Komi's immense popularity, as well as her friendship with loner Tadano, despite her communication anxiety, is played for laughs throughout, but not in a way that insults our main characters. While her classmates think Komi is just so above it all that she chooses not to interact with others, Tadano's awareness of her problem serves as the starting point for their bond. Due to her popularity, Komi finds herself in numerous situations, which Tadano recognizes as being problematic, and which he quickly tries to assist in relieving her anxiety. The pairs circle of friends increases by one ("only 99 left to go!") when Tadano recognizes classmate Najimi Osana, a self-confessed extrovert and introduces them to Komi. (Though not germane to the story--at least Volume 1-- Osana is a trans character who Tadano knew as a boy in middle school and meets again as a girl in high school.)

The set-up and storytelling is not groundbreaking, but is told with a very careful eye toward Komi's challenges. Komi is depicted as a confident and capable young person who's social anxiety keeps here from enjoying the fruits of her popularity (even though it may be a source of it, too). Given the brevity of each "chapter", the action is intimate; Komi struggles to order coffee for Osana, Tadano worries about Komi's response to being nominated for class president and so on. 

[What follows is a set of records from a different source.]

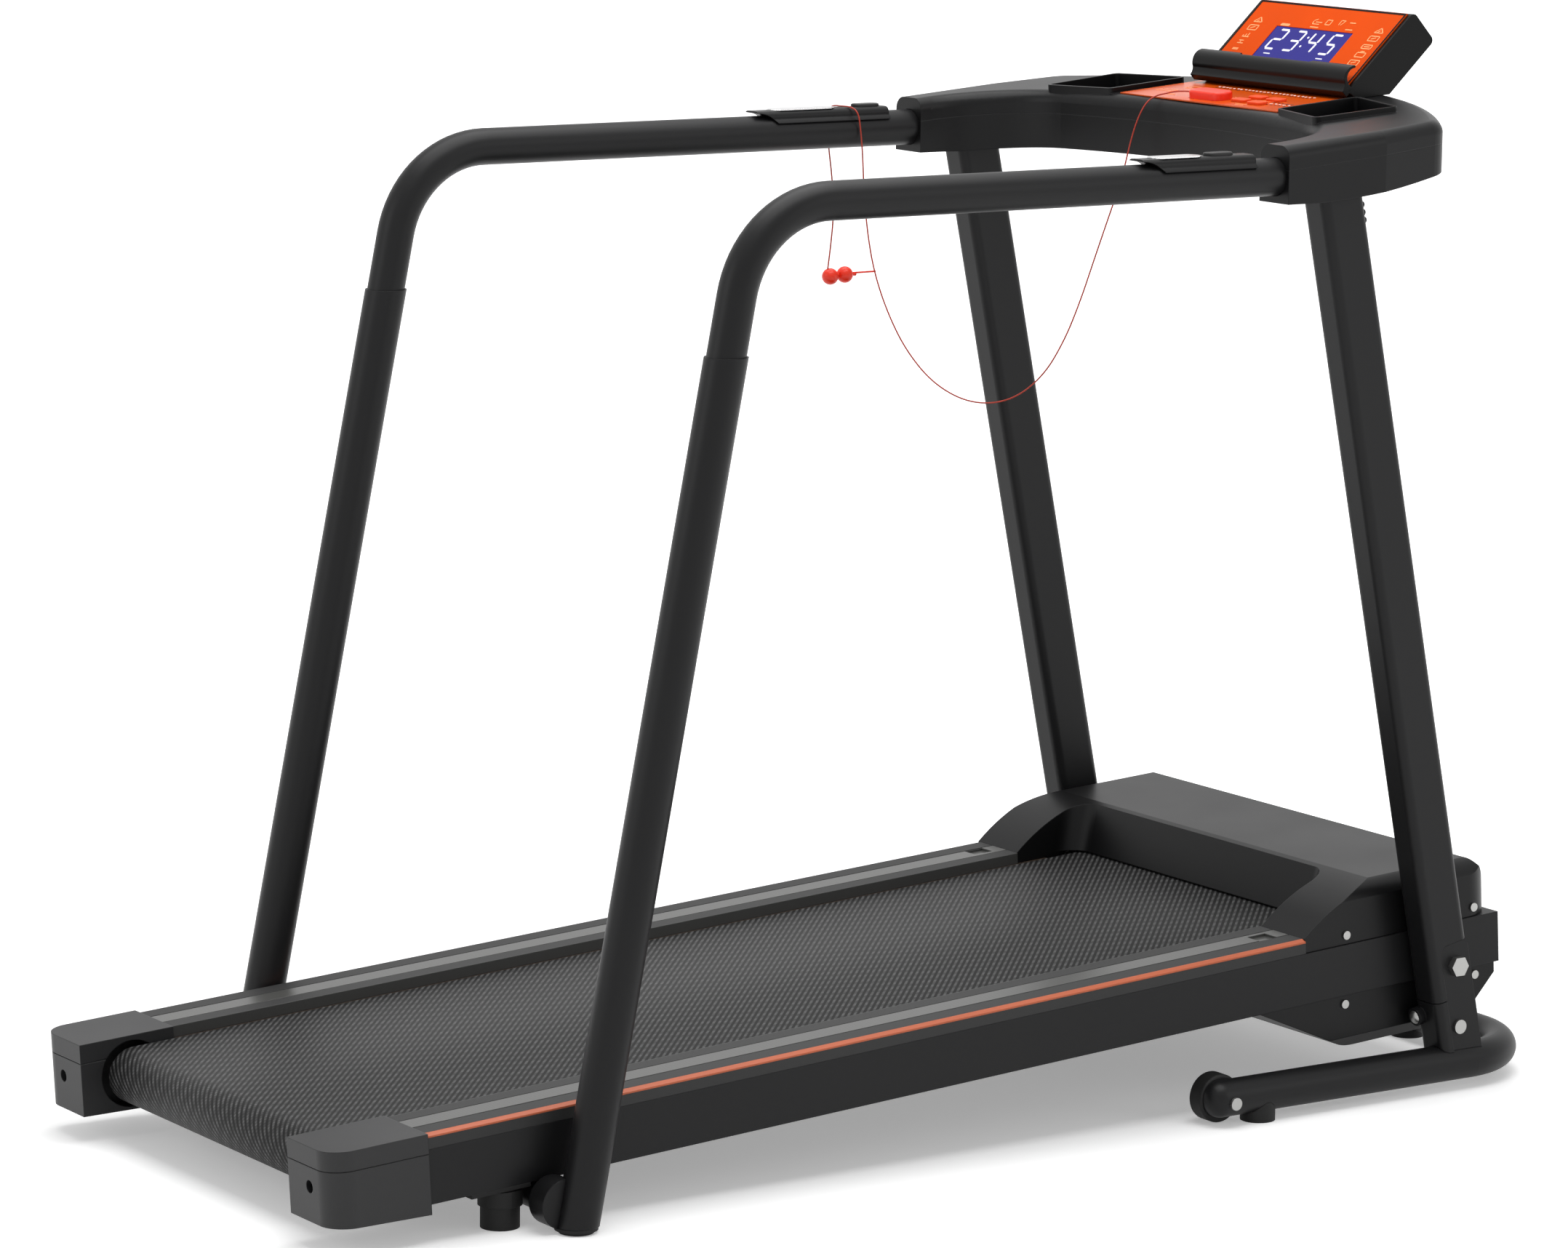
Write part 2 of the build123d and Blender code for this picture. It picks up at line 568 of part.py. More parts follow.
def wheel():
    """Transport wheel of the right side."""
    low = WHEEL_X - WHEEL_WIDTH / 2
    high = WHEEL_X + WHEEL_WIDTH / 2
    axle_z = WHEEL_RADIUS + WHEEL_LIFT
    tyre = rod_x(WHEEL_RADIUS, low, high, WHEEL_Y, axle_z)
    tyre = fillet(tyre.edges().filter_by(GeomType.CIRCLE), 3.0)
    groove_low, groove_high, depth = WHEEL_GROOVE
    for face_low, face_high in ((low, low + depth), (high - depth, high)):
        groove = rod_x(groove_high, face_low, face_high, WHEEL_Y, axle_z)
        tyre -= groove - rod_x(groove_low, face_low, face_high, WHEEL_Y, axle_z)
    return tyre - rod_x(WHEEL_AXLE_RADIUS + SHAFT_CLEARANCE, low - 1, high + 1, WHEEL_Y, axle_z)


def wheel_bolt():
    """Axle bolt of the right wheel, with its head and nut."""
    axle_z = WHEEL_RADIUS + WHEEL_LIFT
    outer = BASE_TUBE_X + BASE_TUBE_RADIUS
    wheel_low = WHEEL_X - WHEEL_WIDTH / 2 - WHEEL_SIDE_PLAY
    nut = wheel_low - WHEEL_AXLE_RADIUS - 1
    bolt = rod_x(WHEEL_AXLE_RADIUS, nut, outer, WHEEL_Y, axle_z)
    bolt += rod_x(WHEEL_AXLE_RADIUS + 2.5, outer, outer + 3, WHEEL_Y, axle_z)
    return bolt + rod_x(WHEEL_AXLE_RADIUS + 2.5, nut, wheel_low, WHEEL_Y, axle_z)


# ---------------------------------------------------------------- uprights
def upright_outer(grow):
    """Solid outline of the upright in its own frame, drawn out by grow."""
    section = RectangleRounded(
        UPRIGHT_WIDTH + 2 * grow, UPRIGHT_DEPTH + 2 * grow, UPRIGHT_CORNER + grow
    )
    top = (RAIL_Z - UPRIGHT_TOP_DROP - UPRIGHT_Z) / math.cos(math.radians(UPRIGHT_LEAN))
    return Pos(0, 0, UPRIGHT_BOTTOM) * extrude(section, top - UPRIGHT_BOTTOM)


def upright():
    """Right upright: rectangular tube with its outer face notched over the base bracket."""
    tube = upright_outer(0) - upright_outer(-UPRIGHT_WALL)
    half = UPRIGHT_WIDTH / 2
    notch_inner = half - UPRIGHT_WALL - BRACKET_WALL - 1
    notch = block(notch_inner, half + 1, NOTCH_REAR, UPRIGHT_DEPTH, UPRIGHT_BOTTOM - 1, NOTCH_TOP)
    upper = notch.edges().filter_by(Axis.X).group_by(Axis.Z)[-1]
    tube -= fillet(upper.sort_by(Axis.Y)[0], NOTCH_CORNER)
    tube -= block(-half, half + 1, UPRIGHT_DEPTH / 2 - UPRIGHT_CORNER, UPRIGHT_DEPTH,
                  UPRIGHT_BOTTOM - 1, NOTCH_TOP)
    placed = UPRIGHT_PLACE * tube
    placed -= rod_x(PIVOT_RADIUS + SHAFT_CLEARANCE, UPRIGHT_X - UPRIGHT_WIDTH, UPRIGHT_X,
                    PIVOT_Y, PIVOT_Z)
    return placed


def base_bracket():
    """Right base bracket: a channel welded on the floor tube, closed to the rear."""
    half = UPRIGHT_WIDTH / 2 - UPRIGHT_WALL
    rear = -UPRIGHT_DEPTH / 2 + UPRIGHT_WALL
    height = BRACKET_TOP - BRACKET_BOTTOM
    middle = (BRACKET_TOP + BRACKET_BOTTOM) / 2
    depth = BRACKET_FRONT - rear
    body = Pos(0, rear + depth / 2, middle) * Box(2 * half, depth, height)
    corners = body.edges().filter_by(Axis.Z).group_by(Axis.Y)[0]
    body = fillet(corners, UPRIGHT_CORNER - UPRIGHT_WALL)
    top_corners = body.edges().filter_by(Axis.X).group_by(Axis.Z)[-1]
    body = fillet(top_corners.sort_by(Axis.Y)[-1], BRACKET_CORNER)
    inside = Pos(0, rear + depth / 2 + BRACKET_WALL, middle) * Box(
        2 * (half - BRACKET_WALL), depth, height + 2
    )
    flush = Pos(0, 0, BRACKET_BOTTOM - UPRIGHT_BOTTOM - 1) * upright_outer(0)
    flush &= block(-UPRIGHT_X, UPRIGHT_X, -UPRIGHT_X, NOTCH_REAR, BRACKET_BOTTOM, UPRIGHT_BOTTOM - 1)
    radius, length = DOME_SPACER
    rise = (DOME_BOLT_Z - UPRIGHT_Z) / math.cos(math.radians(UPRIGHT_LEAN))
    outer_rear = -UPRIGHT_DEPTH / 2
    spacer = rod_y(radius, outer_rear - length, outer_rear + 1, -DOME_BOLT_SHIFT, rise)
    placed = UPRIGHT_PLACE * (body + flush + spacer - inside)
    placed -= floor_tube_solid(BASE_TUBE_RADIUS)
    placed -= block(0, 2 * UPRIGHT_X, 0, REACH, -REACH, BASE_TUBE_Z + 2)
    for radius, y, z in ((PIVOT_RADIUS, PIVOT_Y, PIVOT_Z), (RIVET_RADIUS, *rivet_centre())):
        placed -= rod_x(radius + SHAFT_CLEARANCE, UPRIGHT_X - UPRIGHT_WIDTH,
                        UPRIGHT_X + UPRIGHT_WIDTH, y, z)
    placed -= dome_bolt(0)
    return placed.solids().sort_by(SortBy.VOLUME)[-1]


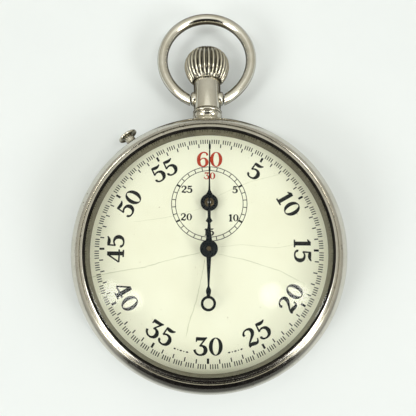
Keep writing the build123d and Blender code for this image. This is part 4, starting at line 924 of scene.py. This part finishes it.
def soft_box(name, azimuth, elevation, size, power):
    """An area light a metre away that shines on the watch but isn't mirrored in it."""
    light = bpy.data.lights.new(name, "AREA")
    light.shape = "RECTANGLE"
    light.size, light.size_y = size
    light.energy = power
    obj = bpy.data.objects.new(name, light)
    a, e = math.radians(azimuth), math.radians(elevation)
    obj.location = Vector((math.cos(a) * math.cos(e), math.sin(a) * math.cos(e), math.sin(e)))
    obj.rotation_mode = "QUATERNION"
    obj.rotation_quaternion = obj.location.to_track_quat("Z", "Y")
    obj.visible_glossy = False
    bpy.context.scene.collection.objects.link(obj)


soft_box("fill_top", 90, 62, (0.8, 0.5), 0.3)
soft_box("fill_left", 190, 40, (0.5, 0.5), 1.1)
soft_box("fill_right", -10, 40, (0.5, 0.5), 1.1)

world = bpy.data.worlds.new("studio")
bpy.context.scene.world = world
world.use_nodes = True
tree = world.node_tree
tree.nodes.clear()
out = node(tree, "ShaderNodeOutputWorld")
back = node(tree, "ShaderNodeBackground")
link(tree, back.outputs["Background"], out.inputs["Surface"])
coords = node(tree, "ShaderNodeTexCoord").outputs["Generated"]
parts = node(tree, "ShaderNodeSeparateXYZ")
link(tree, coords, parts.inputs["Vector"])


def calc(operation, *inputs):
    """One sum, from sockets and numbers."""
    made = node(tree, "ShaderNodeMath", operation=operation)
    for k, value in enumerate(inputs):
        if isinstance(value, (int, float)):
            made.inputs[k].default_value = value
        else:
            link(tree, value, made.inputs[k])
    return made.outputs[0]


def fade(value, start, end):
    """0 before start, 1 after end, smooth between; start may be the larger."""
    made = node(tree, "ShaderNodeMapRange", interpolation_type="SMOOTHSTEP")
    made.inputs["From Min"].default_value = start
    made.inputs["From Max"].default_value = end
    link(tree, value, made.inputs["Value"])
    return made.outputs["Result"]


def blend_in(base, colour, share):
    """base, with share of it replaced by a plain colour."""
    made = node(tree, "ShaderNodeMix", data_type="RGBA")
    link(tree, share, made.inputs[0])
    link(tree, base, made.inputs[6])
    made.inputs[7].default_value = (*colour, 1)
    return made.outputs[2]


def near(azimuth, elevation, inner, outer):
    """A round soft patch of sky: 1 inside the inner angle, 0 outside the outer."""
    a, e = math.radians(azimuth), math.radians(elevation)
    dot = node(tree, "ShaderNodeVectorMath", operation="DOT_PRODUCT")
    link(tree, coords, dot.inputs[0])
    dot.inputs[1].default_value = (math.cos(a) * math.cos(e), math.sin(a) * math.cos(e), math.sin(e))
    return fade(dot.outputs["Value"], math.cos(math.radians(outer)), math.cos(math.radians(inner)))


height = parts.outputs["Z"]
sky = ramp(tree, height, [(0.0, (0.36, 0.35, 0.31)), (0.45, (0.50, 0.49, 0.43)), (0.84, (0.62, 0.61, 0.54)),
                          (0.93, (0.98, 0.98, 0.90)), (1.0, (1.04, 1.05, 0.98))])
# a dark figure stands on the six o'clock side, between two bright windows
flat = calc("SQRT", calc("ADD", calc("MULTIPLY", parts.outputs["X"], parts.outputs["X"]),
                         calc("MULTIPLY", parts.outputs["Y"], parts.outputs["Y"])))
toward = calc("DIVIDE", calc("MULTIPLY", parts.outputs["Y"], -1.0), calc("MAXIMUM", flat, 0.001))
figure = calc("MULTIPLY", fade(toward, 0.69, 0.76), fade(height, 0.975, 0.935))
sky = blend_in(sky, (0.005, 0.004, 0.004), figure)
sky = blend_in(sky, (9.0, 9.0, 8.7), near(-38, 33, 6, 13))
sky = blend_in(sky, (9.0, 9.0, 8.7), near(218, 33, 6, 13))
# the windows' brightest panes, which also show in the glass
for azimuth, elevation, reach in ((-28, 67, 5), (-20, 59, 5), (196, 56, 5), (205, 62, 4.5)):
    sky = blend_in(sky, (16.0, 16.0, 15.5), near(azimuth, elevation, 1, reach))
# looked at directly, the surroundings are a plain pale grey
direct = node(tree, "ShaderNodeLightPath").outputs["Is Camera Ray"]
link(tree, blend_in(sky, (0.72, 0.745, 0.74), direct), back.inputs["Color"])
back.inputs["Strength"].default_value = 1.0

# camera: turned from straight above the dial, in its own axes
TILT, ROLL, PAN = math.radians(9.92), math.radians(0.427), math.radians(0.377)
OFFSET = Vector((0.167, -7.563, 85.59))  # the dial's centre from the camera: right, up, forward
SENSOR, FOCAL = 36, 40.776923
roll = Matrix(((math.cos(ROLL), math.sin(ROLL), 0), (-math.sin(ROLL), math.cos(ROLL), 0), (0, 0, 1)))
tilt = Matrix(((1, 0, 0), (0, math.cos(TILT), math.sin(TILT)), (0, math.sin(TILT), -math.cos(TILT))))
pan = Matrix(((math.cos(PAN), 0, math.sin(PAN)), (0, 1, 0), (-math.sin(PAN), 0, math.cos(PAN))))
view = pan @ tilt @ roll
right, up, forward = view[0], view[1], view[2]
camera_data = bpy.data.cameras.new("camera")
camera_data.sensor_width = SENSOR
camera_data.lens = FOCAL
camera_data.clip_start = 0.005
camera_data.clip_end = 20
camera = bpy.data.objects.new("camera", camera_data)
bpy.context.scene.collection.objects.link(camera)
place = Vector((0, 0, DIAL_Z)) - view.transposed() @ OFFSET
turn = Matrix((right, up, -forward)).transposed()
camera.matrix_world = Matrix.Rotation(-DIAL_TURN, 4, "Z") @ Matrix.Translation(place * MM) @ turn.to_4x4()
bpy.context.scene.camera = camera
bpy.context.scene.view_settings.view_transform = "Standard"
bpy.context.scene.view_settings.exposure = 0.0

The collection was easy to read, mostly devoid of the weird sexualized imagery thought to be common in manga, though awkwardly suggested on the back cover. The illustrations, also by Oda, are very expressive and small editorial notes throughout help explain that which may not be communicated by the images. (As an aside, the influence of this visual approach style on recent comic book successes such as the both incredible Squirrel Girl series from Marvel Comics seems pretty clear.) The characterization is not terribly deep (this is only the first of 17(!) collections published in Japan, but there is enough here for young people to relate to the primary characters. My local public library system has 38 copies throughout the county available for borrowing (once they are capable of doing so), and I do recommend giving it a try before committing to the 10 chapters available stateside. I would also be curious as to how teens view the series, as they are the likely audience.